DIRECTION - Take the lines from the beginning of the data below through the line holding "smooth(sheet)" and return exactly those.

DATA LINES -
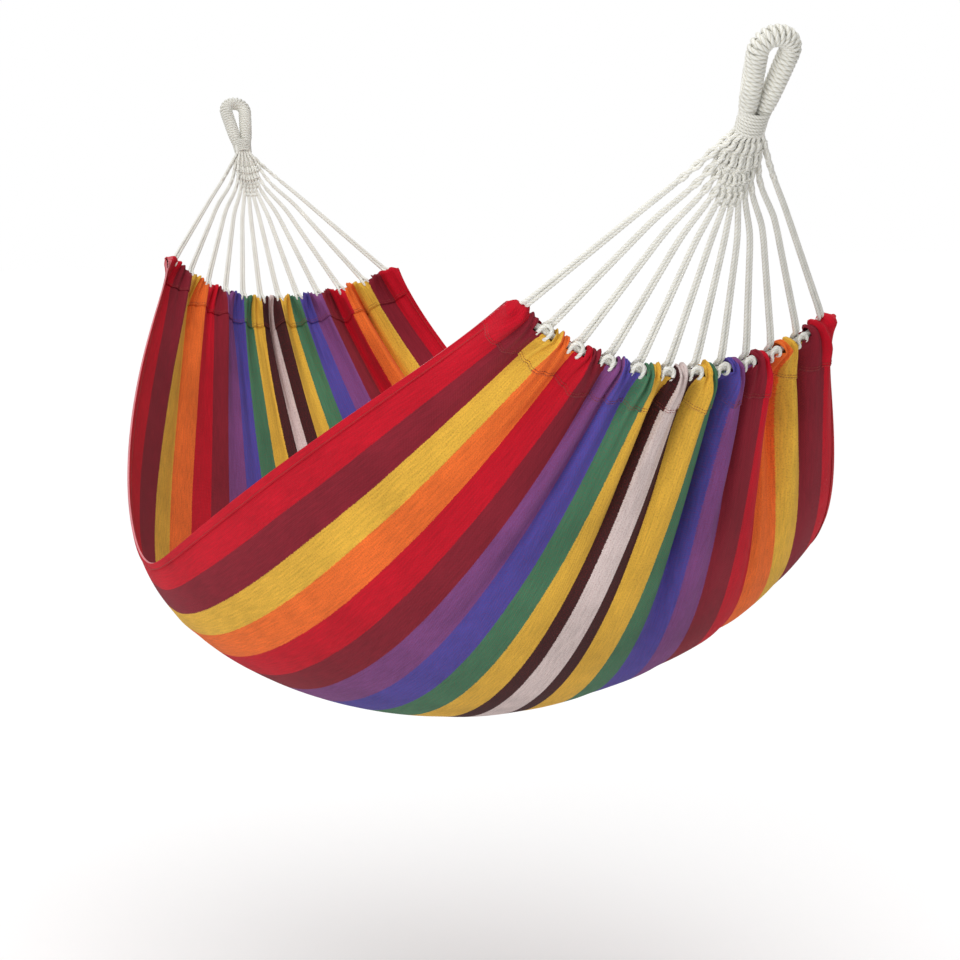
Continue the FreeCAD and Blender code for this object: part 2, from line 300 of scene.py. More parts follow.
def grid_sheet(name, columns, rows, shape, flat, solid=CLOTH_THICKNESS):
    """A grid carried to shape(a, b), with a UV map of flat(a, b) metres and its cloth's thickness."""
    bpy.ops.object.select_all(action="DESELECT")
    bpy.ops.mesh.primitive_grid_add(x_subdivisions=columns, y_subdivisions=rows, size=1)
    sheet = bpy.context.object
    sheet.name = sheet.data.name = name
    count = len(sheet.data.vertices)
    places = np.empty(count * 3)
    sheet.data.vertices.foreach_get("co", places)
    a, b = (places.reshape(-1, 3)[:, :2] + 0.5).T
    sheet.data.vertices.foreach_set("co", shape(a, b).reshape(-1))
    corners = np.empty(len(sheet.data.loops), dtype=np.int32)
    sheet.data.loops.foreach_get("vertex_index", corners)
    layer = sheet.data.uv_layers[0]
    layer.name = "Cloth"
    layer.data.foreach_set("uv", flat(a, b)[corners].reshape(-1))
    sheet.data.update()
    if solid:
        give_thickness(sheet, solid)
    return sheet


def give_thickness(sheet, thickness):
    """Solidifies a sheet evenly about its middle layer."""
    bpy.context.view_layer.objects.active = sheet
    solidify = sheet.modifiers.new("Thickness", "SOLIDIFY")
    solidify.thickness, solidify.offset, solidify.use_even_offset = thickness, 0.0, False
    bpy.ops.object.modifier_apply(modifier=solidify.name)
    smooth(sheet)


def smooth(piece):
    piece.data.polygons.foreach_set("use_smooth", [True] * len(piece.data.polygons))
    piece.data.update()


# %% [markdown]
# The bed itself is one sheet from hem to hem. Even rows would waste faces on the smooth middle,
# so its rows of vertices crowd towards the ends, where the pleats need them. It stops inside the
# folded hems.

# %% Bed cloth
BED_COLUMNS, BED_ROWS = 264, 178
BED_TUCK = 0.043                      # how far the bed's edge lies below the end rope
CROWDING = 0.4                        # of the rows, towards the ends


def crowded(b):
    """The place along the bed, -1 to 1, of a row of the grid at b, 0 to 1."""
    c = b * 2 - 1
    return (1 + CROWDING) * c - CROWDING * c ** 3


def flat_length(b):
    return (crowded(b) + 1) / 2 * CLOTH_LENGTH


def bed_shape(a, b):
    across = a * 2 - 1
    return pleated(across, crowded(b) * (1 - BED_TUCK / pace_at_row(across)))


def bed_flat(a, b):
    return np.stack([a * CLOTH_WIDTH, flat_length(b)], axis=-1)


bed_cloth = grid_sheet("bed_cloth_sheet", BED_COLUMNS, BED_ROWS, bed_shape, bed_flat)
bed_low, bed_high = bed_cloth.bound_box[0], bed_cloth.bound_box[6]
print("bed:", len(bed_cloth.data.vertices), "vertices, box", np.round(bed_low, 3), np.round(bed_high, 3))

# %% [markdown]
# Each end hem is the cloth folded over the end rope and stitched down again, with a small round
# notch wherever a cord is hitched. The bed's own edge could be extruded round the rope, but the
# whole bed would then need columns as fine as the notches. So the fold is a grid of its own,
# wrapped round the rope, and its faces in the notches are deleted in edit mode.

# %% End hems
FOLD_RADIUS, CORNER_SWELL, CORNER_PINCH = 0.0062, 0.0045, 0.80
SWELL_WIDTH, PINCH_WIDTH = 0.06, 0.010             # at the corners, as shares of half the row
FOLD_FLAP = 0.0013                    # of each flap off the bed cloth at the stitching
FLAP_CURVE = 1.5                      # how fast the flaps leave the rope for the cloth
NOTCH_HALF_WIDTH, NOTCH_DEPTH, NOTCH_LEAST = 0.0090, 0.0140, 0.0008
HEM_COLUMNS, HEM_ROWS = 440, 40
FLAP_SHARE = 0.42                     # of the grid's rows in each of the two flaps
RUFFLE, CORNER_TOP, CORNER_WIDTH = 1.20, 0.72, 0.05               # fold heights, in fold radii
STRIPE_SHIFT, SELVEDGE_MARGIN = 0.004, 0.004


def fold_radius(across):
    """The fold is fuller at the corners, where it covers a hitch too, and pinched flat at its edge."""
    from_edge = 1 - np.abs(across)
    full = FOLD_RADIUS + CORNER_SWELL * hump(from_edge, SWELL_WIDTH)
    return full * (1 - CORNER_PINCH * hump(from_edge, PINCH_WIDTH))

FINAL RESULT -
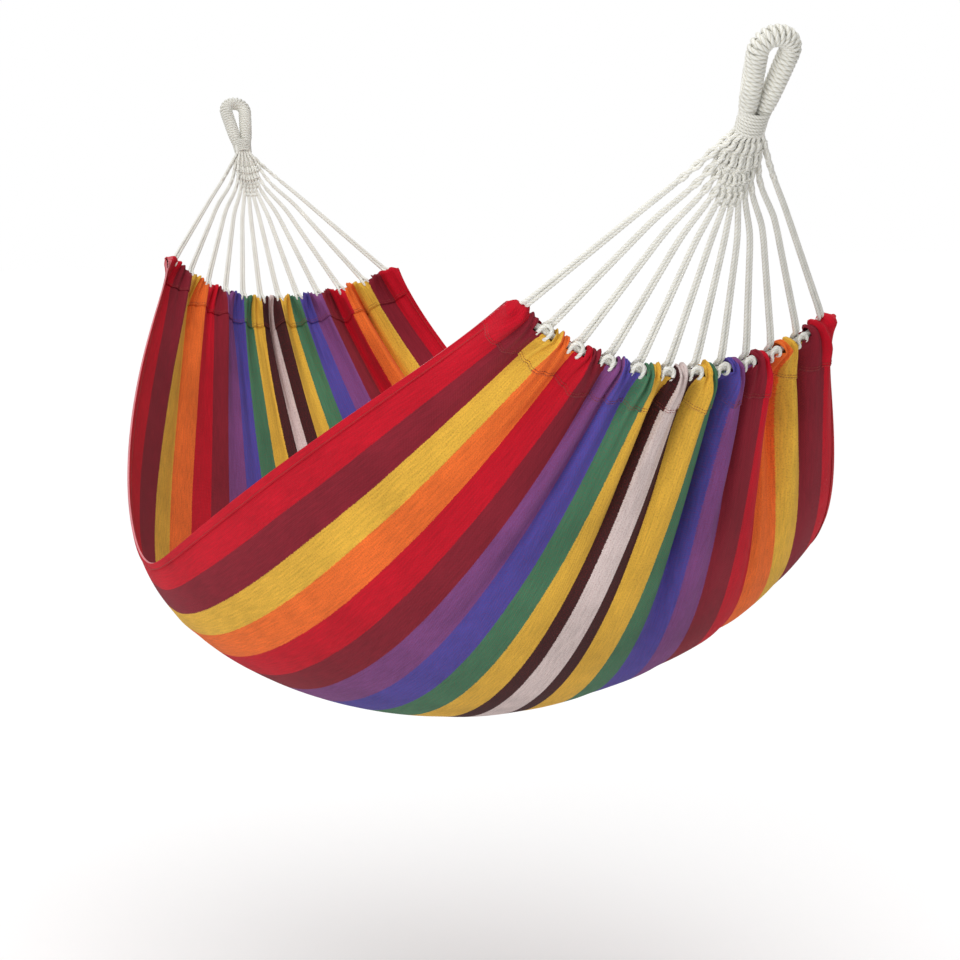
Continue the FreeCAD and Blender code for this object: part 2, from line 300 of scene.py. More parts follow.
def grid_sheet(name, columns, rows, shape, flat, solid=CLOTH_THICKNESS):
    """A grid carried to shape(a, b), with a UV map of flat(a, b) metres and its cloth's thickness."""
    bpy.ops.object.select_all(action="DESELECT")
    bpy.ops.mesh.primitive_grid_add(x_subdivisions=columns, y_subdivisions=rows, size=1)
    sheet = bpy.context.object
    sheet.name = sheet.data.name = name
    count = len(sheet.data.vertices)
    places = np.empty(count * 3)
    sheet.data.vertices.foreach_get("co", places)
    a, b = (places.reshape(-1, 3)[:, :2] + 0.5).T
    sheet.data.vertices.foreach_set("co", shape(a, b).reshape(-1))
    corners = np.empty(len(sheet.data.loops), dtype=np.int32)
    sheet.data.loops.foreach_get("vertex_index", corners)
    layer = sheet.data.uv_layers[0]
    layer.name = "Cloth"
    layer.data.foreach_set("uv", flat(a, b)[corners].reshape(-1))
    sheet.data.update()
    if solid:
        give_thickness(sheet, solid)
    return sheet


def give_thickness(sheet, thickness):
    """Solidifies a sheet evenly about its middle layer."""
    bpy.context.view_layer.objects.active = sheet
    solidify = sheet.modifiers.new("Thickness", "SOLIDIFY")
    solidify.thickness, solidify.offset, solidify.use_even_offset = thickness, 0.0, False
    bpy.ops.object.modifier_apply(modifier=solidify.name)
    smooth(sheet)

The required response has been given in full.